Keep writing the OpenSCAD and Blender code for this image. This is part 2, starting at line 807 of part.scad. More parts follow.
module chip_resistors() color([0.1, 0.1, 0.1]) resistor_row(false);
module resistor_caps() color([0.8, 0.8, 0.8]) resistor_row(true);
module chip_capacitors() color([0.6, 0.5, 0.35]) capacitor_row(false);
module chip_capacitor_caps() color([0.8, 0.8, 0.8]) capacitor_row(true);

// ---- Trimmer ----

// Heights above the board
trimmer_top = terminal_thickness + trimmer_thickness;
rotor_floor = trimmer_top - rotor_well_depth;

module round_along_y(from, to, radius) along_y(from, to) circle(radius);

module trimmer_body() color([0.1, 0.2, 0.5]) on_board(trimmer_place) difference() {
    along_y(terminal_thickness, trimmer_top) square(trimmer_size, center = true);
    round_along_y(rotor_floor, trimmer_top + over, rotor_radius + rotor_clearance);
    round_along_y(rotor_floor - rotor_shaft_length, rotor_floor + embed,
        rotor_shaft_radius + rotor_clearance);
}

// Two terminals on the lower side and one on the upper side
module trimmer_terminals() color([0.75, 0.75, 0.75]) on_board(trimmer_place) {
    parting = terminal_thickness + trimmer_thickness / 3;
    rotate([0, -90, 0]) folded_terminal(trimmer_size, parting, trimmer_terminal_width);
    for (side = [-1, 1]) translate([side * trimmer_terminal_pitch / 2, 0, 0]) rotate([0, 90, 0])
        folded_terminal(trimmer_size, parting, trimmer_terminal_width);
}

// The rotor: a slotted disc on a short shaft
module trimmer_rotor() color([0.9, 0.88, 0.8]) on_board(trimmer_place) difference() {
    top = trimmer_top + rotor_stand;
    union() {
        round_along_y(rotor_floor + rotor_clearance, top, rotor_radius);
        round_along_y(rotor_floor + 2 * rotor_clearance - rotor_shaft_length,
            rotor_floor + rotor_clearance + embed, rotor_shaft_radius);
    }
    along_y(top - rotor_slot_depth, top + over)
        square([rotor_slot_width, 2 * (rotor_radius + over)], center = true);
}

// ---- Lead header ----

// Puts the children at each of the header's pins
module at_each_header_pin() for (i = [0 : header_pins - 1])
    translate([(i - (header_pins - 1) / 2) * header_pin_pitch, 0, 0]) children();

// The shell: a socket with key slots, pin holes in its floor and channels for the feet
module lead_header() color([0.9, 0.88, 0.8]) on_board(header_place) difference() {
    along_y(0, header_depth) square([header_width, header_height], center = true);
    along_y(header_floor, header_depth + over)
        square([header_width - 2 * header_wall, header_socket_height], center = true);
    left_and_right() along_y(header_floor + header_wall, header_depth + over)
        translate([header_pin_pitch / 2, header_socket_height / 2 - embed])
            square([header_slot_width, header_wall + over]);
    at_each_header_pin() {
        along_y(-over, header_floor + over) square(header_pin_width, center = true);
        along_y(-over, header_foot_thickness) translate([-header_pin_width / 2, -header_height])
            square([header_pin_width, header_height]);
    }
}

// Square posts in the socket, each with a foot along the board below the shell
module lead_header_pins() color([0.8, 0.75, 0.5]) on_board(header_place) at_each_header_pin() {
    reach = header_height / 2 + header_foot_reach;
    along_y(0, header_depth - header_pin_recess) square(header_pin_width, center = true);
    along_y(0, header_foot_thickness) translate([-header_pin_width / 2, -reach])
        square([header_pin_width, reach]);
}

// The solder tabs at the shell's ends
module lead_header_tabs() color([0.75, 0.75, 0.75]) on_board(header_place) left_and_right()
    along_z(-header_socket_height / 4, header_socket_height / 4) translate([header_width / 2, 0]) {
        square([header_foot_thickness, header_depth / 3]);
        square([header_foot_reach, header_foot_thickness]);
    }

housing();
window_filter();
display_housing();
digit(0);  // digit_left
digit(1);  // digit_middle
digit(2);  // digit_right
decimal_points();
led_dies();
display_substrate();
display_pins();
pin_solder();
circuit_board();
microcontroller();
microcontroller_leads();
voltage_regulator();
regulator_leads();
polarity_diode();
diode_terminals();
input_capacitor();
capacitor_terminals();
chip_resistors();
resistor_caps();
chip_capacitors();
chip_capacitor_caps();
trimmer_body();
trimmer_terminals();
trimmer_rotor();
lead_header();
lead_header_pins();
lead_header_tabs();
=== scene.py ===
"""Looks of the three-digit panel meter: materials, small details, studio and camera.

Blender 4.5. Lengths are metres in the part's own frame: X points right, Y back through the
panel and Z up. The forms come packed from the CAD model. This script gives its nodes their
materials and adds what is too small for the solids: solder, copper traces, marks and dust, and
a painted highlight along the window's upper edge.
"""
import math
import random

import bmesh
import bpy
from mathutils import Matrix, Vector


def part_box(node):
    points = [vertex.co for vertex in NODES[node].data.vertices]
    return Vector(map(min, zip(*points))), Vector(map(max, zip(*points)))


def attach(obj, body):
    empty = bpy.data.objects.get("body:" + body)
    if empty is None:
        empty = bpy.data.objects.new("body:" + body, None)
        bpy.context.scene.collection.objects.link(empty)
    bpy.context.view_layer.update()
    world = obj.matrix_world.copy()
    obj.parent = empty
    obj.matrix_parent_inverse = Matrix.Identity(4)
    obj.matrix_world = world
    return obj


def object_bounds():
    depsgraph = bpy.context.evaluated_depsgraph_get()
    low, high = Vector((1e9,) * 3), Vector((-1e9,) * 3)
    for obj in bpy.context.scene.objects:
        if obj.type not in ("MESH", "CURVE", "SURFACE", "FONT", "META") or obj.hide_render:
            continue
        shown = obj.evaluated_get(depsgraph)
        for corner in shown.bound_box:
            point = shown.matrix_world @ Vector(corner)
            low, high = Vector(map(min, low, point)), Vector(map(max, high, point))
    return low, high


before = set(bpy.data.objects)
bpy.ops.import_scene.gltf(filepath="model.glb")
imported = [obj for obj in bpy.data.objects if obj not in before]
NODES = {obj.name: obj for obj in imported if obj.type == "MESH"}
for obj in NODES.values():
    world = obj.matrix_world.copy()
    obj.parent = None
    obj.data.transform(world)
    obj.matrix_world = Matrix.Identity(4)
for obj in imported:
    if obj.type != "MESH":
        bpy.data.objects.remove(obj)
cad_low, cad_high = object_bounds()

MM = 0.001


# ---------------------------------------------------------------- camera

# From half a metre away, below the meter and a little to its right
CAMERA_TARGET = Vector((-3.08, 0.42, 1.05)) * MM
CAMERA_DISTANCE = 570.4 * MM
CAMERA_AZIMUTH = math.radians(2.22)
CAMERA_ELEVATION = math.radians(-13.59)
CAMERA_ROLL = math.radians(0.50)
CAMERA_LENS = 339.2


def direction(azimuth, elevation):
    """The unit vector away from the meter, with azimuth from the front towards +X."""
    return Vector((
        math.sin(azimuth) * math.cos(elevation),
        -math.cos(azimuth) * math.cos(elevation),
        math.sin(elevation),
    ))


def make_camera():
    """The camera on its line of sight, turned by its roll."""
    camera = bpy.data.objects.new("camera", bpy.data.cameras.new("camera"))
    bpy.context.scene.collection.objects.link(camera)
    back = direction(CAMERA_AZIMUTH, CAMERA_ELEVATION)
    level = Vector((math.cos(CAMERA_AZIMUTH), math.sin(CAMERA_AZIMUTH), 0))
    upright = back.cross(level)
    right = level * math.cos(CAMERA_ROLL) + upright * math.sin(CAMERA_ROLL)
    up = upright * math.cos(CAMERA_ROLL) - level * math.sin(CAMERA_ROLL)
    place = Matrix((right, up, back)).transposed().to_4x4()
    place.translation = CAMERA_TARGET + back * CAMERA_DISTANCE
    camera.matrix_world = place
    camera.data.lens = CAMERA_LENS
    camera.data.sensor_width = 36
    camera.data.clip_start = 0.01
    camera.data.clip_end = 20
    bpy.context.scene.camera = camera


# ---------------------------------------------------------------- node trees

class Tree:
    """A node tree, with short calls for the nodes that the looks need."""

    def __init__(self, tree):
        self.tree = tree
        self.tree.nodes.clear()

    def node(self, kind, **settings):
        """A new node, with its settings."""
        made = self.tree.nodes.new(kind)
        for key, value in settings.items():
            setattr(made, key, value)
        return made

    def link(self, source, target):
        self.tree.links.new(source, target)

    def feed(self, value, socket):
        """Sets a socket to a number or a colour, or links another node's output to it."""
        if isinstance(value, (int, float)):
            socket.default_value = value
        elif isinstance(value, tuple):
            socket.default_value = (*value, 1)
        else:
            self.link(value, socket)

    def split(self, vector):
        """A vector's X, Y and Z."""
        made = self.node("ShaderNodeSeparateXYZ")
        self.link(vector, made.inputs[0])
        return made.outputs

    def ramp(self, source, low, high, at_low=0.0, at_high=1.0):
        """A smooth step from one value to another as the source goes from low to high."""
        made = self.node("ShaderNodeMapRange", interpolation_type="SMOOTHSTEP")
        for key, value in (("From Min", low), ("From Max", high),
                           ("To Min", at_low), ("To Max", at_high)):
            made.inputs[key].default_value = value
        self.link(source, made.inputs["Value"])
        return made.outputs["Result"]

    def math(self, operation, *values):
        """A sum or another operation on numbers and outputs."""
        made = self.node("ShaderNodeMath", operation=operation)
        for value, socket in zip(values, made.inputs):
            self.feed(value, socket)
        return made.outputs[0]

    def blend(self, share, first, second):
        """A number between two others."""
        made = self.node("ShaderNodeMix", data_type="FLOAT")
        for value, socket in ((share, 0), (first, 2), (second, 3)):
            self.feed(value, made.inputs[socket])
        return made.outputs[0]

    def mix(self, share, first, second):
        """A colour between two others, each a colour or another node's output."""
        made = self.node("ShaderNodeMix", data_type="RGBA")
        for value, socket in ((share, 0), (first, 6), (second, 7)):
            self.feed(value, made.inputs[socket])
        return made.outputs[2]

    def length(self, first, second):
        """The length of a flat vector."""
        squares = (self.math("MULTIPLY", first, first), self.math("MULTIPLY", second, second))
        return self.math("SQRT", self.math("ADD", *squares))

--

[To do] Solely the line containing "chip_capacitor_caps();", the line containing "obj.parent = empty", and the lines between them are to be given again, exactly as written.

[Completed task]
chip_capacitor_caps();
trimmer_body();
trimmer_terminals();
trimmer_rotor();
lead_header();
lead_header_pins();
lead_header_tabs();
=== scene.py ===
"""Looks of the three-digit panel meter: materials, small details, studio and camera.

Blender 4.5. Lengths are metres in the part's own frame: X points right, Y back through the
panel and Z up. The forms come packed from the CAD model. This script gives its nodes their
materials and adds what is too small for the solids: solder, copper traces, marks and dust, and
a painted highlight along the window's upper edge.
"""
import math
import random

import bmesh
import bpy
from mathutils import Matrix, Vector


def part_box(node):
    points = [vertex.co for vertex in NODES[node].data.vertices]
    return Vector(map(min, zip(*points))), Vector(map(max, zip(*points)))


def attach(obj, body):
    empty = bpy.data.objects.get("body:" + body)
    if empty is None:
        empty = bpy.data.objects.new("body:" + body, None)
        bpy.context.scene.collection.objects.link(empty)
    bpy.context.view_layer.update()
    world = obj.matrix_world.copy()
    obj.parent = empty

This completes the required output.